The Spectator has an article by Robin Ashenden about the books of Hungarian-born writer George Mikes. These are known for their sardonic humor and are mostly entitled How to be a ….., the best known being How to be an Alien. After discussing several of Mikes’s books, the article concludes with this:

…[Mikes] went on to tell a story from his childhood, when a friend, Tibor, had called him out for making others the butt of his savage jokes. ‘He said that one’s spiritual powers were given one to protect the weak against the unjust tyrant
 making a fool of harmless and defenceless people was a worse crime than stealing.’ As a man, Mikes said, he had felt gratitude to Tibor for a long time for showing him the error of his ways. It was only when he became a professional humourist that he realised the gratitude was perhaps misplaced.
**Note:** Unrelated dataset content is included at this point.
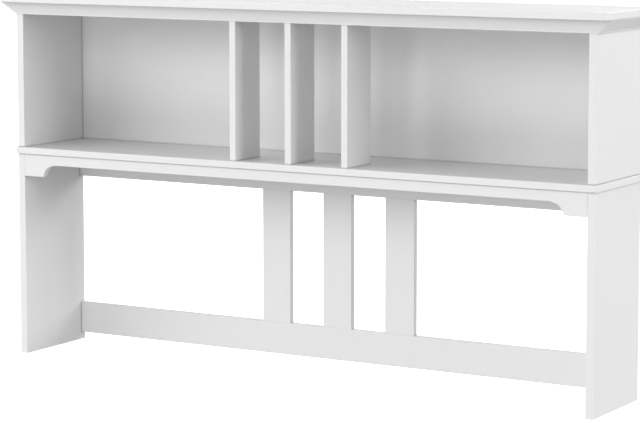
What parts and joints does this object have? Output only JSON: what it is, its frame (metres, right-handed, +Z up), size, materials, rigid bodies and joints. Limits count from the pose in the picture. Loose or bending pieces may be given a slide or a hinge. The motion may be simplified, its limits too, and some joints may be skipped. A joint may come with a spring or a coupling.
{
  "type": "desk hutch",
  "caption": "White desk hutch: open cubbies with upright dividers under a crowned top, on two side panels with a shaped apron and an open rail-and-post back.",
  "frame": {"origin": "middle of the overall box, at the level of the desk top that the legs stand on", "axes": "+X to the hutch's right as seen from its front, +Y from the front to the back, +Z up"},
  "size_m": [1.524, 0.268, 0.834],
  "materials": {
    "white_board": "satin white laminate on particle board",
    "hardboard": "white painted hardboard",
    "dowel_wood": "bare beech",
    "zinc": "bare zinc alloy",
    "steel": "bright zinc plate",
    "cap_plastic": "matte white",
    "brass": "bare"
  },
  "bodies": {
    "root": {"top_panel": "white_board", "crown_front": "white_board", "crown_left": "white_board", "crown_right": "white_board", "upper_side_left": "white_board", "upper_side_right": "white_board", "divider_left": "white_board", "divider_centre": "white_board", "divider_right": "white_board", "shelf": "white_board", "apron": "white_board", "lower_side_left": "white_board", "lower_side_right": "white_board", "back_top_rail": "white_board", "back_bottom_rail": "white_board", "post_left": "white_board", "post_centre": "white_board", "post_right": "white_board", "back_panel": "hardboard", "wood_dowels": "dowel_wood", "crown_dowels": "dowel_wood", "cam_bolts": "steel", "cam_locks": "zinc", "cam_caps": "cap_plastic", "case_screws": "steel", "back_nails": "steel", "desk_inserts": "brass"}
  },
  "joints": []
}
Tibor’s ‘nobility of soul,’ Mikes wrote, ‘is the cause of my pending downfall; it is [the] more or less general acceptance of his mentality that has killed Humour
 In many great practitioners – from Swift through W. S. Gilbert to Evelyn Waugh – a strong streak of cruelty is noticeable and, for weaker souls like myself, disturbing.’ But, he added, ‘to deprive humour of its streak of cruelty is like depriving the elephant of its trunk, like depriving water of its wetness. It is like putting a meek, old cow, kindly disposed to the world and to all toreros, in the bullring
 The ensuing spectacle is pleasanter, less bloody and less hair-raising than those provided by more spirited animals, but it is not a bullfight. And it does not quite satisfy the crowd
’

Those who make the case for woke comedy, who rail against punching down, or who work in publishing houses as sensitivity readers – that dismal non-job devoted, at its worst, to casting its own patina of mediocrity over the individual writer’s voice – should sit up here and pay attention. So should we all. It seems that in 2025, even from beyond the grave, George Mikes – that most astute and generous Boswell to the British – has something important to tell us about who we are.

The full article can be read at this link.
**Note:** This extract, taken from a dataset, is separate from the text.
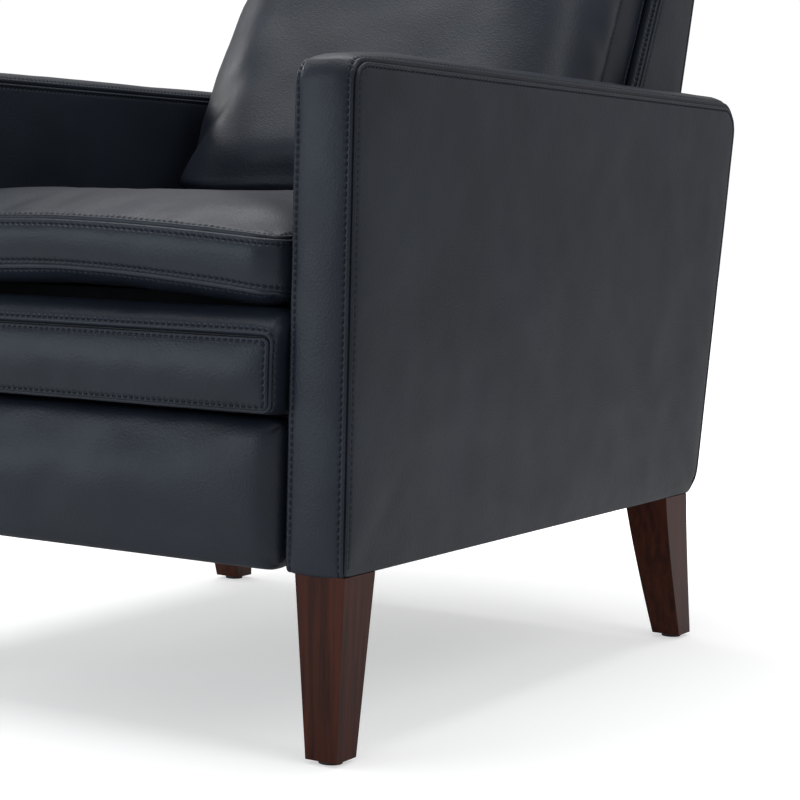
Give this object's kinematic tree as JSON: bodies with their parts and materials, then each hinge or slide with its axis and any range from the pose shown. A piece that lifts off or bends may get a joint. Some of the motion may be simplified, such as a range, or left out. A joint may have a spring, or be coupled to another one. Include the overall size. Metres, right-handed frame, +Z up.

–A brief article about the career of Somerset Maugham appears in Chronicle: A Magazine of American Culture. This is by Taki Theodoracopulas. Here is an excerpt:

…Maugham had married and was grandfather to two grandchildren by his daughter Liza (one of them, Camilla, Countess Chandon, is still a great beauty and a friend of mine). Despite that, the master writer openly lived with two men who were his secretaries. Homosexuality was illegal in Britain until 1967, two years before Maugham’s death, but he didn’t bother to hide. Fellow writers in the closet, like Evelyn Waugh, were obviously jealous because Maugham was highborn and did not have to put on an upper-class accent, hide his sexuality, or live in grubby digs—everything he did was first class.
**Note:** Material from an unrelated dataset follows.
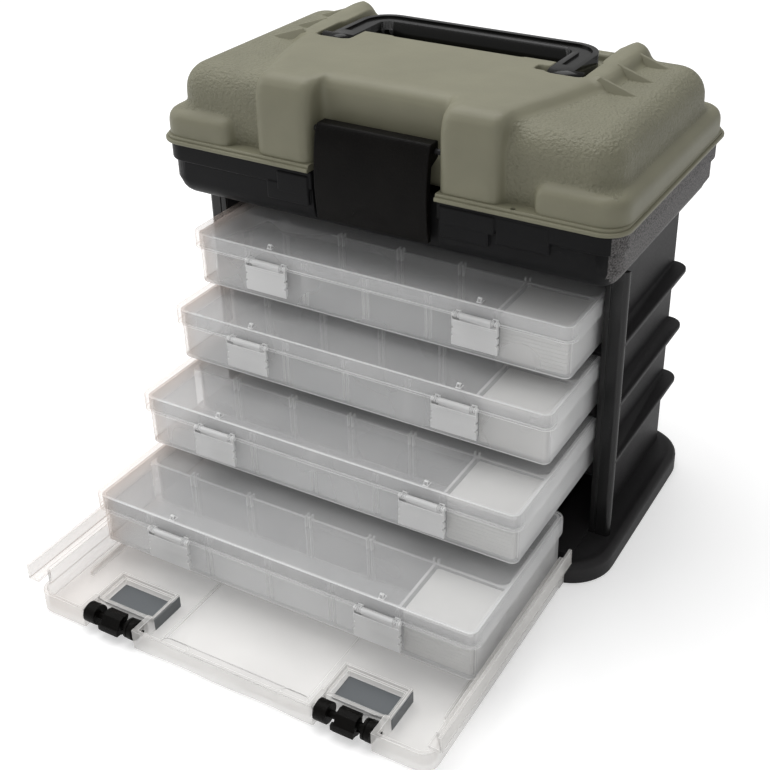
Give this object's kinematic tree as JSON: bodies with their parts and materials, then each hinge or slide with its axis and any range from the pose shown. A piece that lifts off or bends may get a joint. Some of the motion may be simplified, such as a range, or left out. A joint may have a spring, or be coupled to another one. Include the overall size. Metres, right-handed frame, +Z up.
{
  "type": "fishing tackle cabinet",
  "caption": "Portable tackle cabinet: a rack of clear sliding utility boxes on a wide foot, a drop-down clear door, and a lidded tub with front latch and bail handle on top.",
  "frame": {"origin": "centre of the underside of the foot, on the floor", "axes": "+Z up, the boxes and the door come out towards -Y, +X is the right-hand side seen from the front"},
  "size_m": [0.2718, 0.3258, 0.2565],
  "materials": {
    "charcoal": "lightly textured",
    "black_tub": "satin, pebbled at the sides",
    "olive": "matt, pebbled",
    "black_latch": "fine texture",
    "black_gloss": "glossy",
    "clear_box": "translucent",
    "frosted_latch": "frosted",
    "clear_door": "translucent",
    "white_divider": "milky",
    "steel": "plain"
  },
  "bodies": {
    "cabinet": {"foot": "charcoal", "side_panel_left": "charcoal", "side_panel_right": "charcoal", "back_panel": "charcoal", "tub": "black_tub", "rack_screws": "steel", "lid_hinge_pins": "steel", "door_hinge_pins": "steel"},
    "lid": {"lid_shell": "olive", "lid_latch_pin": "steel"},
    "lid_latch": {"lid_latch": "black_latch"},
    "carry_handle": {"carry_handle": "black_gloss"},
    "front_door": {"front_door": "clear_door"},
    "door_latch_left": {"door_latch_left": "black_latch"},
    "door_latch_right": {"door_latch_right": "black_latch"},
    "box_1": {"box_1_tray": "clear_box", "box_1_lid": "clear_box", "box_1_dividers": "white_divider"},
    "box_1_latch_left": {"box_1_latch_left": "frosted_latch"},
    "box_1_latch_right": {"box_1_latch_right": "frosted_latch"},
    "box_2": {"box_2_tray": "clear_box", "box_2_lid": "clear_box", "box_2_dividers": "white_divider"},
    "box_2_latch_left": {"box_2_latch_left": "frosted_latch"},
    "box_2_latch_right": {"box_2_latch_right": "frosted_latch"},
    "box_3": {"box_3_tray": "clear_box", "box_3_lid": "clear_box", "box_3_dividers": "white_divider"},
    "box_3_latch_left": {"box_3_latch_left": "frosted_latch"},
    "box_3_latch_right": {"box_3_latch_right": "frosted_latch"},
    "box_4": {"box_4_tray": "clear_box", "box_4_lid": "clear_box", "box_4_dividers": "white_divider"},
    "box_4_latch_left": {"box_4_latch_left": "frosted_latch"},
    "box_4_latch_right": {"box_4_latch_right": "frosted_latch"}
  },
  "joints": [
    {"name": "lid_hinge", "type": "hinge", "parent": "cabinet", "child": "lid", "pos_m": [0, 0.09815, 0.2063], "axis": [-1, 0, 0], "range_deg": [0, 105]},
    {"name": "lid_latch_hinge", "type": "hinge", "parent": "lid", "child": "lid_latch", "pos_m": [0, -0.06125, 0.2283], "axis": [-1, 0, 0], "range_deg": [0, 90]},
    {"name": "handle_pivot", "type": "hinge", "parent": "lid", "child": "carry_handle", "pos_m": [0, 0.01245, 0.2488], "axis": [1, 0, 0], "range_deg": [0, 95]},
    {"name": "door_hinge", "type": "hinge", "parent": "cabinet", "child": "front_door", "pos_m": [0, -0.06855, 0.0042], "axis": [-1, 0, 0], "range_deg": [0, 3]},
    {"name": "door_latch_left_pivot", "type": "hinge", "parent": "front_door", "child": "door_latch_left", "pos_m": [-0.07, -0.21735, 0.008], "axis": [-1, 0, 0], "range_deg": [0, 60]},
    {"name": "door_latch_right_pivot", "type": "hinge", "parent": "front_door", "child": "door_latch_right", "pos_m": [0.07, -0.21735, 0.008], "axis": [-1, 0, 0], "range_deg": [0, 60]},
    {"name": "box_1_slide", "type": "slide", "parent": "cabinet", "child": "box_1", "axis": [0, -1, 0], "range_m": [-0.035, 0.06]},
    {"name": "box_1_latch_left_hinge", "type": "hinge", "parent": "box_1", "child": "box_1_latch_left", "pos_m": [-0.0635, -0.07665, 0.1502], "axis": [-1, 0, 0], "range_deg": [0, 85]},
    {"name": "box_1_latch_right_hinge", "type": "hinge", "parent": "box_1", "child": "box_1_latch_right", "pos_m": [0.0635, -0.07665, 0.1502], "axis": [-1, 0, 0], "range_deg": [0, 85]},
    {"name": "box_2_slide", "type": "slide", "parent": "cabinet", "child": "box_2", "axis": [0, -1, 0], "range_m": [-0.057, 0.038]},
    {"name": "box_2_latch_left_hinge", "type": "hinge", "parent": "box_2", "child": "box_2_latch_left", "pos_m": [-0.0635, -0.09865, 0.1123], "axis": [-1, 0, 0], "range_deg": [0, 85]},
    {"name": "box_2_latch_right_hinge", "type": "hinge", "parent": "box_2", "child": "box_2_latch_right", "pos_m": [0.0635, -0.09865, 0.1123], "axis": [-1, 0, 0], "range_deg": [0, 85]},
    {"name": "box_3_slide", "type": "slide", "parent": "cabinet", "child": "box_3", "axis": [0, -1, 0], "range_m": [-0.091, 0.004]},
    {"name": "box_3_latch_left_hinge", "type": "hinge", "parent": "box_3", "child": "box_3_latch_left", "pos_m": [-0.0635, -0.13265, 0.0744], "axis": [-1, 0, 0], "range_deg": [0, 85]},
    {"name": "box_3_latch_right_hinge", "type": "hinge", "parent": "box_3", "child": "box_3_latch_right", "pos_m": [0.0635, -0.13265, 0.0744], "axis": [-1, 0, 0], "range_deg": [0, 85]},
    {"name": "box_4_slide", "type": "slide", "parent": "cabinet", "child": "box_4", "axis": [0, -1, 0], "range_m": [-0.1355, 0]},
    {"name": "box_4_latch_left_hinge", "type": "hinge", "parent": "box_4", "child": "box_4_latch_left", "pos_m": [-0.0635, -0.17715, 0.0365], "axis": [-1, 0, 0], "range_deg": [0, 85]},
    {"name": "box_4_latch_right_hinge", "type": "hinge", "parent": "box_4", "child": "box_4_latch_right", "pos_m": [0.0635, -0.17715, 0.0365], "axis": [-1, 0, 0], "range_deg": [0, 85]}
  ]
}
Maugham is almost unknown today, something that doesn’t surprise me. Artistic merit nowadays is not matched with success, while fame and mediocrity go hand-in-hand. Back in the ’20s, ’30s, and ’40s, the Bloomsbury Group literary elite predictably denigrated Maugham’s work, while themselves putting out unreadable experimental crap. But novels like Of Human Bondage, Cakes and Ale, The Moon and Sixpence, Mr. Know-All, The Razor’s Edge, and short stories like “Rain” are superb, psychologically deep, and imaginative, as well as technically superior and precise.

I can’t say where Taki got the impression that Waugh was jealous of Maugham’s open homosexuality. His only collected review of a Maugham novel (Christmas Holiday, 1939) treats it as a work of genius. I recall that Maugham and his wife were separated and that he afterwards lived openly with his male lovers, but outside of England (mostly in the South of France) because of English laws. Waugh’s best known comment on Maugham’s homosexuality comes from a 1952 letter to Harold Acton. This was about Waugh’s brief visit to Maugham at Cap Ferat: “I…made a great gaffe. The first evening he asked me what some one was like and I said ‘A pansy with a stammer.’ All the Picassos on the wall blanched” (Letters 371-72). Maugham was well known to have had a serious speech defect.